:: Data in this exercise

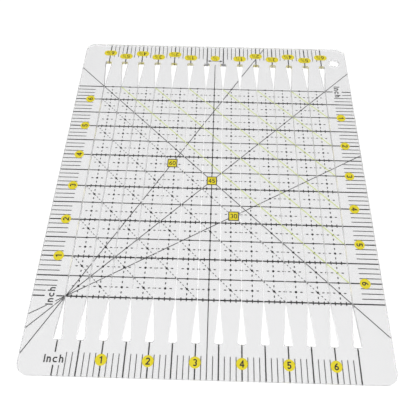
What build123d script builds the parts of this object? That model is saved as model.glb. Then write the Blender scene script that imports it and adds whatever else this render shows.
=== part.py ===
"""A slotted quilting ruler: one clear acrylic plate with guide slots for a rotary cutter.

The origin is the middle of the underside, with +Z up through the plate, +X to the right of the person
who reads the near scale and +Y away from them. Sizes are millimetres. The scales and lines are films of
ink on the back of the plate, so they lie against the cloth and are read through the acrylic.
"""
from build123d import *

import os
from math import atan2, cos, degrees, hypot, radians, sin, sqrt

inch = 25.4

# plate
plate_width = 8.0 * inch
plate_length = 10.0 * inch
plate_thickness = 2.5
plate_corner = 0.25 * inch
hole_diameter = 8.0
hole_side_inset = 0.35 * inch
hole_far_inset = 0.575 * inch

# cutting slots, one at each half inch across a square grid as large as the margins leave room for
half_inch = inch / 2
side_margin = 0.75 * inch
label_band = 0.75 * inch
fit_slack = 0.01
slit_width = 0.4
mouth_length = 1.0 * inch
mouth_width = 5.0
mouth_corner = 1.3

# print
ink = 0.05
edge_gap = 0.05
least_mark = 0.12
least_gap = 0.1
fine = 0.36
medium = 0.55
heavy = 0.66
guide_weight = 0.42
bias_weight = 0.6

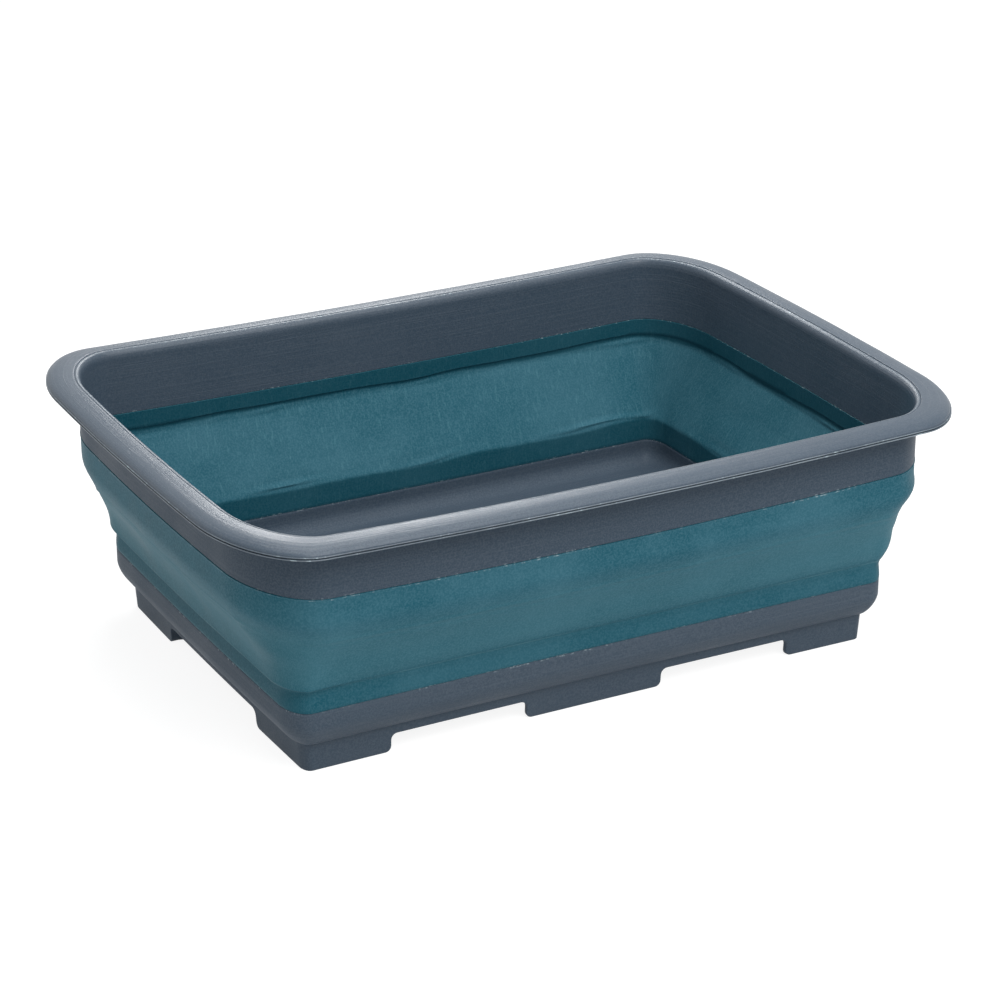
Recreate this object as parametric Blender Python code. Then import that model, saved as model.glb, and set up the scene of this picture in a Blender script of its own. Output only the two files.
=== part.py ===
"""Collapsible wash basin.

The basin is three mouldings joined edge to edge: a stiff polypropylene rim frame, a soft
rubber wall and a stiff polypropylene base tray that stands on a notched foot ring. The
wall's slanted middle turns inside out when the rim is pressed down. That middle is cut
into upright rings, because each of its zones drops by a different amount.

All sizes are metres. The origin is on the floor, under the basin's centre. +X runs along
the long side, +Y along the short side and +Z is up. An inset is the distance inwards from
the rim's outer edge, and a section is a list of (inset, height) points.
"""
import math

import bmesh
import bpy

# Overall size, over the rim at the middle of each side, and up to the rim's corners.
length = 0.380
width = 0.282
height = 0.1257

# Plan shape. The corners get tighter inwards and reach further along the short sides. The
# rim's sides stand out slightly in the middle, less so down at the tray, and its long sides
# hang a little there.
rim_corner_radius = 0.0445
corner_stretch = 0.25
rim_shrink_share = 0.59
wall_shrink_share = 1.44
foot_shrink_share = 0.93
least_corner_radius = 0.002
short_side_crown = 0.0038
long_side_crown = 0.0017
tray_crown_loss = 0.0026
long_side_sag = 0.0027
corner_steps = 9
side_steps = 4

# The gap that is left between neighbouring pieces.
clearance = 0.0003

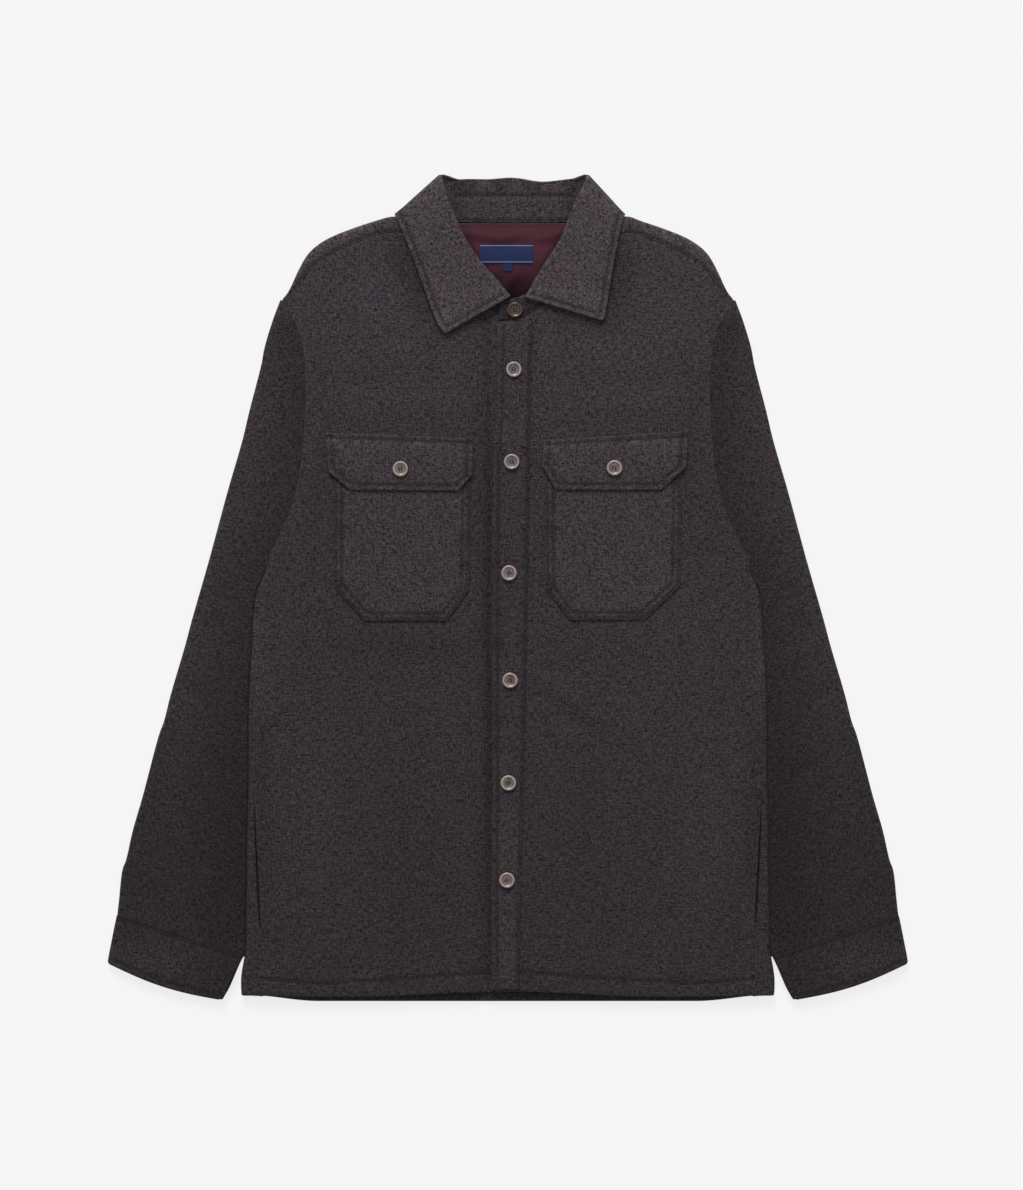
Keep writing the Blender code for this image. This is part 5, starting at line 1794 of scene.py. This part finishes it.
class JACKET_OT_stage(bpy.types.Operator):
    """Make the pale ground, the soft lights and the camera"""
    bl_idname = "jacket.stage"
    bl_label = "Stage"

    def execute(self, context):
        stage = context.scene.jacket_stage
        shape = bmesh.new()
        bmesh.ops.create_grid(shape, x_segments=2, y_segments=2, size=GROUND_SIZE / 2)
        bmesh.ops.translate(shape, verts=shape.verts, vec=(0, 0, -0.0003))
        mesh = mesh_from("ground", shape)
        mesh.materials.append(floor_finish(stage))
        linked("ground", mesh)

        world = bpy.data.worlds.new("soft_room")
        world.use_nodes = True
        sky = world.node_tree.nodes["Background"]
        sky.inputs["Color"].default_value = (1.0, 1.0, 1.0, 1)
        sky.inputs["Strength"].default_value = stage.room
        context.scene.world = world
        context.scene.view_settings.view_transform = "Standard"
        key = bpy.data.lights.new("key_light", "SUN")
        key.energy = stage.key
        key.angle = math.radians(KEY_SPREAD)
        fill = bpy.data.lights.new("fill_light", "AREA")
        fill.size = 1.6
        fill.energy = stage.fill
        for light, place in ((key, KEY_PLACE), (fill, FILL_PLACE)):
            lamp = linked(light.name, light)
            lamp.location = place
            lamp.rotation_euler = (-Vector(place)).to_track_quat("-Z", "Y").to_euler()

        camera = bpy.data.cameras.new("camera")
        camera.sensor_width = SENSOR
        camera.lens = SENSOR * stage.camera_height / VIEW_HEIGHT
        camera.clip_end = 50
        eye = linked("camera", camera)
        eye.location = (VIEW_CENTRE[0], VIEW_CENTRE[1], stage.camera_height + GARMENT_LEVEL)
        context.scene.camera = eye
        return {"FINISHED"}


OPERATORS = [JACKET_OT_stage, JACKET_OT_back, JACKET_OT_yoke, JACKET_OT_fronts, JACKET_OT_sleeves,
             JACKET_OT_chest_pockets, JACKET_OT_placket, JACKET_OT_collar, JACKET_OT_neck, JACKET_OT_buttons]


class JACKET_PT_pieces(bpy.types.Panel):
    """Lists the steps that make the jacket"""
    bl_idname = "JACKET_PT_pieces"
    bl_label = "Shirt jacket"
    bl_space_type = "VIEW_3D"
    bl_region_type = "UI"
    bl_category = "Shirt jacket"

    def draw(self, context):
        for operator in OPERATORS:
            self.layout.operator(operator.bl_idname)


CLASSES = [*SETTINGS.values(), *OPERATORS, JACKET_PT_pieces]


def register():
    for kind in CLASSES:
        bpy.utils.register_class(kind)
    for name, kind in SETTINGS.items():
        setattr(bpy.types.Scene, name, bpy.props.PointerProperty(type=kind))


def unregister():
    for name in SETTINGS:
        delattr(bpy.types.Scene, name)
    for kind in reversed(CLASSES):
        bpy.utils.unregister_class(kind)


def main():
    register()
    for operator in OPERATORS:
        group, name = operator.bl_idname.split(".")
        getattr(getattr(bpy.ops, group), name)()


if __name__ == "__main__":
    main()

::::

Directions for this task:
Please give back only the lines between the first line of the entries and the line with "hole_far_inset = 0.575 * inch", both ends included, word for word.

Answer to the problem:
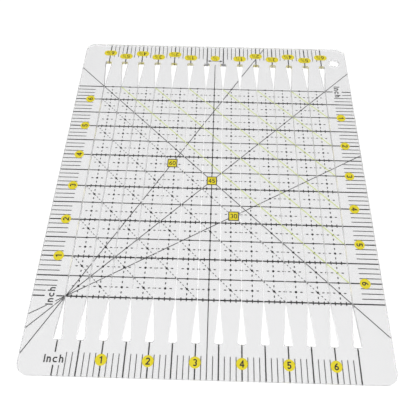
What build123d script builds the parts of this object? That model is saved as model.glb. Then write the Blender scene script that imports it and adds whatever else this render shows.
=== part.py ===
"""A slotted quilting ruler: one clear acrylic plate with guide slots for a rotary cutter.

The origin is the middle of the underside, with +Z up through the plate, +X to the right of the person
who reads the near scale and +Y away from them. Sizes are millimetres. The scales and lines are films of
ink on the back of the plate, so they lie against the cloth and are read through the acrylic.
"""
from build123d import *

import os
from math import atan2, cos, degrees, hypot, radians, sin, sqrt

inch = 25.4

# plate
plate_width = 8.0 * inch
plate_length = 10.0 * inch
plate_thickness = 2.5
plate_corner = 0.25 * inch
hole_diameter = 8.0
hole_side_inset = 0.35 * inch
hole_far_inset = 0.575 * inch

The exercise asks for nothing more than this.